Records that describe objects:
══════════════════════════════

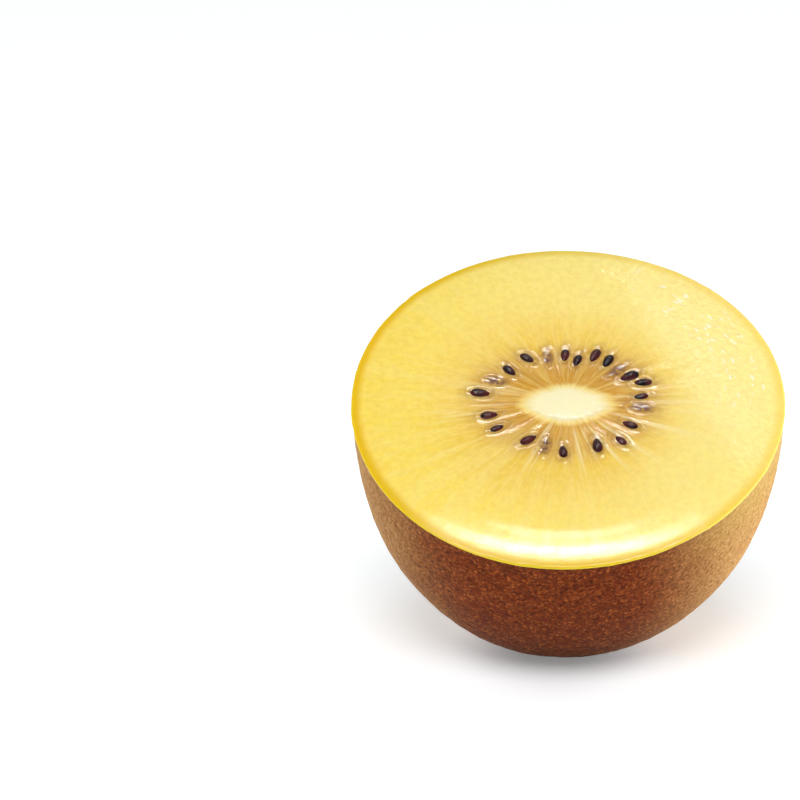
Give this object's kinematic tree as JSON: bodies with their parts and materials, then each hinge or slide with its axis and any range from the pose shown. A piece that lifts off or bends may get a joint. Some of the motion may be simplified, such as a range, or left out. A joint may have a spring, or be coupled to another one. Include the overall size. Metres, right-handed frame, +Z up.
{
  "type": "golden kiwi fruit half",
  "caption": "Half of a golden kiwi fruit, cut across and lying on its rounded side, with yellow flesh, a pale core and a ring of dark seeds inside thin brown skin.",
  "frame": {"origin": "middle of the flat resting spot, on the surface that the half lies on", "axes": "+Z up; the cut face looks up and towards -Y, 35 degrees from level; +X runs along the wide way of the cut face and of the core"},
  "size_m": [0.054, 0.0526, 0.0481],
  "materials": {
    "skin": "thin dry brown skin with fine lighter grains, faintly downy",
    "flesh": "wet translucent golden flesh with fine rays",
    "core": "firm moist cream core",
    "seed": "wet glossy seeds, almost black with a purple brown cast; the seeds are fused into the flesh solid"
  },
  "bodies": {
    "root": {"skin": "skin", "flesh": "flesh", "core": "core"}
  },
  "joints": []
}
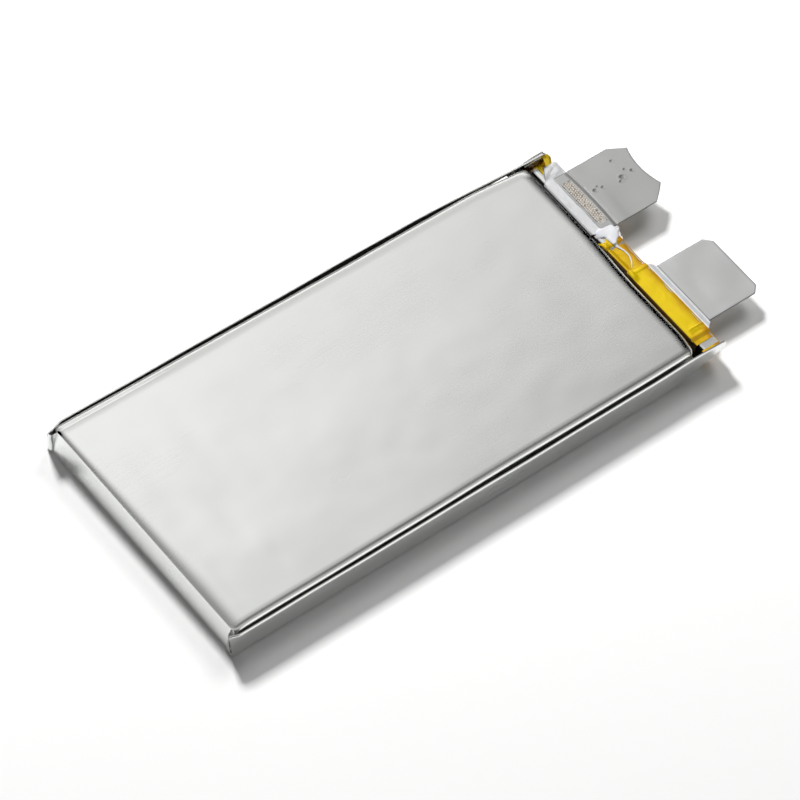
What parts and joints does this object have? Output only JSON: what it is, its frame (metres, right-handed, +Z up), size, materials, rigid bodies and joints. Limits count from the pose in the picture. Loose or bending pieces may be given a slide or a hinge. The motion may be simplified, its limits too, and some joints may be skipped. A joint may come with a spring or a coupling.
{
  "type": "pouch battery cell",
  "caption": "Flat rectangular lithium-polymer pouch cell in silver laminate film, with folded side seals and two bendable metal tabs on one short end.",
  "frame": {"origin": "middle of the pouch's 190 mm length and 90 mm width, on the flat back face that the cell rests on", "axes": "+X along the length towards the tabs, +Y across the width towards the positive tab's side, +Z up through the thickness, out of the cell's front face"},
  "size_m": [0.214, 0.09, 0.0115],
  "materials": {
    "laminate": "satin silver aluminium laminate",
    "polyimide_tape": "glossy amber-yellow tape",
    "aluminium_foil": "soft white-silver strip",
    "nickel_plate": "satin nickel plating",
    "sealant": "milky translucent film",
    "separator": "matt white porous film",
    "anode_coating": "graphite on copper foil",
    "cathode_coating": "metal oxide on aluminium foil",
    "stack_tape": "green polyester tape"
  },
  "bodies": {
    "cell": {"pouch_film": "laminate", "terrace_tape_top": "polyimide_tape", "terrace_tape_bottom": "polyimide_tape", "positive_sealant_upper": "sealant", "positive_sealant_lower": "sealant", "negative_sealant_upper": "sealant", "negative_sealant_lower": "sealant", "positive_lead": "aluminium_foil", "positive_tab_foot": "nickel_plate", "negative_lead": "nickel_plate", "separator": "separator", "anode_sheet_1": "anode_coating", "anode_sheet_2": "anode_coating", "anode_sheet_3": "anode_coating", "anode_sheet_4": "anode_coating", "anode_sheet_5": "anode_coating", "anode_sheet_6": "anode_coating", "anode_sheet_7": "anode_coating", "anode_sheet_8": "anode_coating", "anode_sheet_9": "anode_coating", "anode_sheet_10": "anode_coating", "anode_sheet_11": "anode_coating", "anode_sheet_12": "anode_coating", "anode_sheet_13": "anode_coating", "cathode_sheet_1": "cathode_coating", "cathode_sheet_2": "cathode_coating", "cathode_sheet_3": "cathode_coating", "cathode_sheet_4": "cathode_coating", "cathode_sheet_5": "cathode_coating", "cathode_sheet_6": "cathode_coating", "cathode_sheet_7": "cathode_coating", "cathode_sheet_8": "cathode_coating", "cathode_sheet_9": "cathode_coating", "cathode_sheet_10": "cathode_coating", "cathode_sheet_11": "cathode_coating", "cathode_sheet_12": "cathode_coating", "stack_tape_left_fold_end": "stack_tape", "stack_tape_left_tab_end": "stack_tape", "stack_tape_right_fold_end": "stack_tape", "stack_tape_right_tab_end": "stack_tape", "stack_tape_end": "stack_tape", "positive_weld_tape_lower": "polyimide_tape", "positive_weld_tape_upper": "polyimide_tape", "negative_weld_tape_lower": "polyimide_tape", "negative_weld_tape_upper": "polyimide_tape"},
    "positive_tab": {"positive_tab_blade": "nickel_plate"},
    "negative_tab": {"negative_tab_blade": "nickel_plate"}
  },
  "joints": [
    {"name": "positive_tab_bend", "type": "hinge", "parent": "cell", "child": "positive_tab", "pos_m": [0.0979, 0.02235, 0.00731], "axis": [0, -1, 0], "range_deg": [-15, 90]},
    {"name": "negative_tab_bend", "type": "hinge", "parent": "cell", "child": "negative_tab", "pos_m": [0.0974, -0.02155, 0.0065], "axis": [0, -1, 0], "range_deg": [-15, 90]}
  ]
}
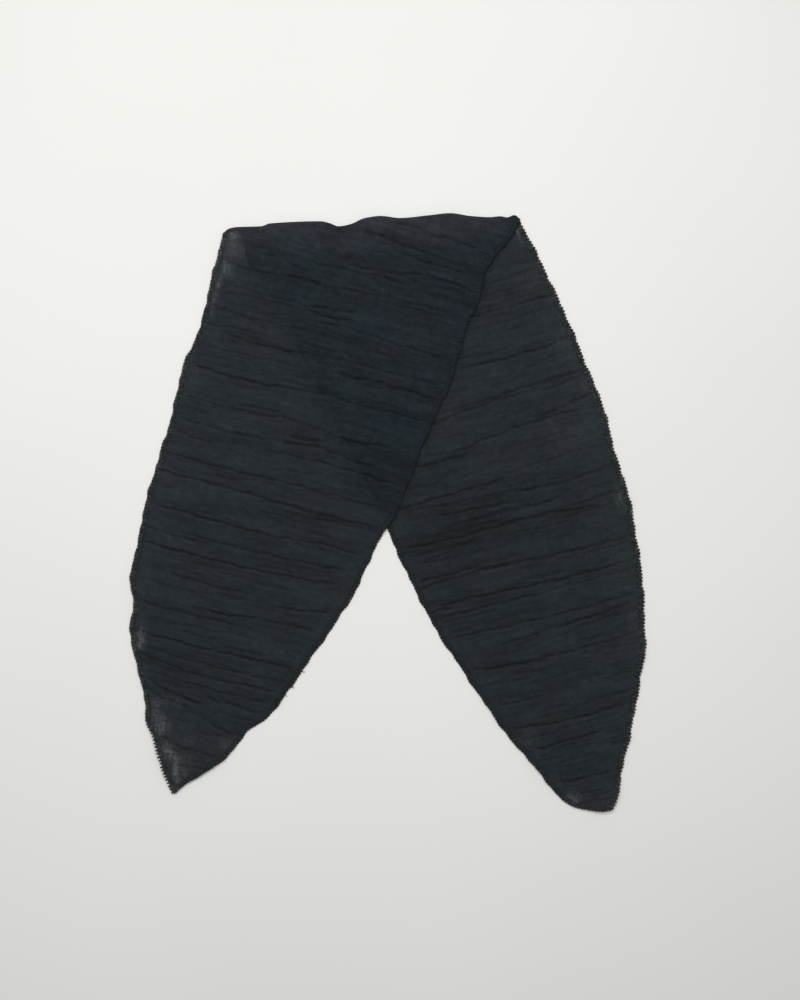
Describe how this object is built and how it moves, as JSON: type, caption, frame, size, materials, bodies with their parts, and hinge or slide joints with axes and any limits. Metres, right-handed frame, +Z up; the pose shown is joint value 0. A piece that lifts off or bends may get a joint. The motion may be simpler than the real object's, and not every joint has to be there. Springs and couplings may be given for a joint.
{
  "type": "skinny scarf",
  "caption": "Long narrow scarf of light crinkled cloth with pointed ends and an overlocked edge, folded once and laid flat.",
  "frame": {"origin": "middle of the laid-out scarf, on the surface that it lies on", "axes": "+X to the right across the fold, +Y from the pointed ends towards the fold, +Z up off the surface"},
  "size_m": [0.3858, 0.4478, 0.0047],
  "materials": {
    "cloth": "matt semi-sheer crinkled plain weave, near black with a faint blue-green cast",
    "thread": "spun polyester overlock thread, near black, slight sheen"
  },
  "bodies": {
    "root": {"over_leg": "cloth", "under_leg": "cloth", "fold_turn": "cloth", "over_leg_left_edge": "thread", "over_leg_right_edge": "thread", "under_leg_left_edge": "thread", "under_leg_right_edge": "thread"}
  },
  "joints": []
}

══════════════════════════════

* AIM *
Repeat exactly the lines above from the line that contains "Describe how this" through the end. Include both of these ends; leave out everything else.

* RESULT BELOW *
Describe how this object is built and how it moves, as JSON: type, caption, frame, size, materials, bodies with their parts, and hinge or slide joints with axes and any limits. Metres, right-handed frame, +Z up; the pose shown is joint value 0. A piece that lifts off or bends may get a joint. The motion may be simpler than the real object's, and not every joint has to be there. Springs and couplings may be given for a joint.
{
  "type": "skinny scarf",
  "caption": "Long narrow scarf of light crinkled cloth with pointed ends and an overlocked edge, folded once and laid flat.",
  "frame": {"origin": "middle of the laid-out scarf, on the surface that it lies on", "axes": "+X to the right across the fold, +Y from the pointed ends towards the fold, +Z up off the surface"},
  "size_m": [0.3858, 0.4478, 0.0047],
  "materials": {
    "cloth": "matt semi-sheer crinkled plain weave, near black with a faint blue-green cast",
    "thread": "spun polyester overlock thread, near black, slight sheen"
  },
  "bodies": {
    "root": {"over_leg": "cloth", "under_leg": "cloth", "fold_turn": "cloth", "over_leg_left_edge": "thread", "over_leg_right_edge": "thread", "under_leg_left_edge": "thread", "under_leg_right_edge": "thread"}
  },
  "joints": []
}